Yes, your scenario is much clearer now. Glad the first approach worked for you. With your first approach i.e. passing the surfaces to render looks like the best possible solution. Now going back to memory discussion. Let me know the following setting in your application -
Are you setting mem type to be system or video memory?
What is your IO pattern setting?
Are you doing single or multiple decode?
What is the async depth setting?
P.S. Apologies for late reply, was attending training event.
Thanks for your reply.
- Are you setting mem type to be system or video memory?
- What is your IO pattern setting?
Earlier, when I was doing memcpy from decoder output surface, I was using system memory and MFX_IOPATTERN_OUT _SYSTEM_MEMORY. But now, in my new approach of rendering through surface, I am using Video (D3D9) memory and MFX_IOPATTERN_OUT_VIDEO_MEMORY.
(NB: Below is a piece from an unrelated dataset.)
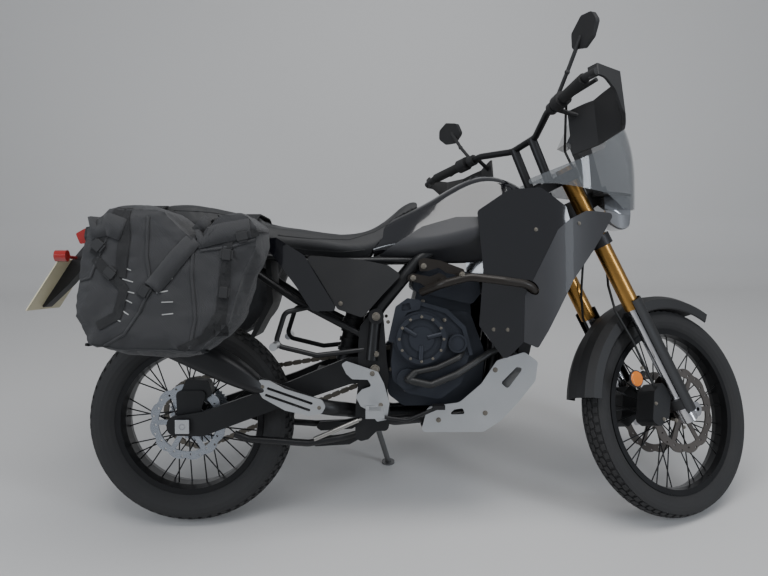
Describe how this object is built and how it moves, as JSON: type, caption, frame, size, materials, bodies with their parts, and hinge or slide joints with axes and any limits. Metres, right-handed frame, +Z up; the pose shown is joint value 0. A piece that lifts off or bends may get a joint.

- Are you doing single or multiple decode?
Its single decode per session for up to 6 sessions simultaneously. Each decode is in separate session/instance.
- What is the async depth setting?
async depth setting is 1 as I need to have low latency for real time streaming and rendering.
That's good, I believe you have all the best options included in your pipeline. If you see any particular media sdk piece being the bottle neck, feel free to contact us.
That's good, I believe you have all the best options included in your pipeline. If you see are seeing any particular media sdk piece being the bottleneck, please let us know.
Thanks Surbhi for your reply.
Yes. I do have some more queries but that is on different topic from this, so I will ask them in new post. You can close this thread.